St. George! In the Flesh!

A sample from Chapter 12: St. George and the Angels of the Dark Cloud

imagesSt. George in the Flesh!

All up and down our ragged line those still able to raise their voices shouted like men in a madhouse, “St. George! In the flesh! St. George! Come to do for England!”

“God save us!”

“Sweet saint, I’ll worship at your feet forever.” Some nearly wept. Heavenly reinforcements. And the soldiers about cried in relief, “Heaven’s knight, save us.” An instinctive moaning and involuntary sobbing, breath drawn deeply and quickly expelled.

Seemingly in reply to our cries the phantom warriors roared the ancient salutation, a summoning shout, though in speech of Chaucer’s day:

“Sente George! The longe bowe and the stronge bowe.”

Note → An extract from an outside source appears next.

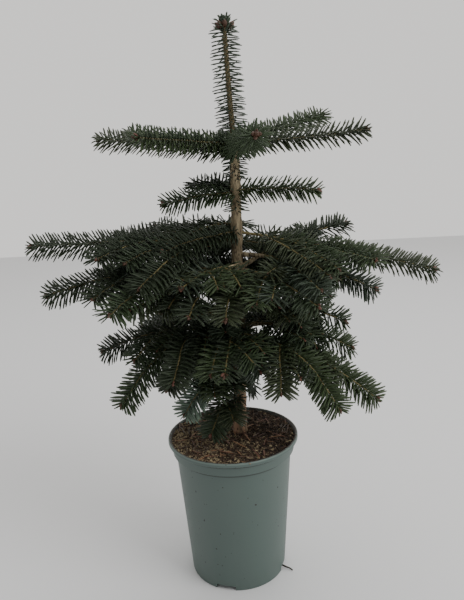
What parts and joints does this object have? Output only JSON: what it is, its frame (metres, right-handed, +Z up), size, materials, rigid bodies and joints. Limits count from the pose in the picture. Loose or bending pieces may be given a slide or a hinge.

The voices of all, as in chant or call, resounded above the shrieks and blasts of the artillery, machine guns, and rifles. “Comen we to saufe merrie Englonde!”

“Joynen as a bretherhede!”

“The bowe and the swerd, the launce and the pike!”

In words and speech closer to what we spoke, we heard the same pledge of aid. Their bloodcurdling yells died away. The officers of the King’s Own Something called out commands. The drummers beat the signals to the troops. The soldiers faced straight ahead. As if we weren’t there. As if they were real while we were not.

The celestial soldiers and cavalry covered the field, devouring the Germans before them. Blasts of horns and trumpets assailed the ear, fifes and drums tore the air, beat louder and louder until it seemed we were in the midst of interminable thunder.

 

In The Angel of Mons St. George and his horde of angels save the British not only at Mons, but again at the next battle. In reality, the fact that the British Expeditionary Force survived those two battles is considered vey much a military miracle. All the reason I needed to have St. George help again. This passage appears in “St. George and the AngeIs of the Dark Clouds” I had two scenes in mind, two ways I wanted St. George to save my Vickers machine gun crews. So I separated them, assigned them to two locations, being that there were only two Vickers guns for the entire company of one hundred soldiers. I had the Victors fighting here along a stone fence line. Elsewhere and later St. George saves the Ruffians when they and the company band—the musicians–are trapped in a quarry. This appears in the preceding chapter, “The Quarry, St. George, and the Angels of the Golden Mist of Salvation.”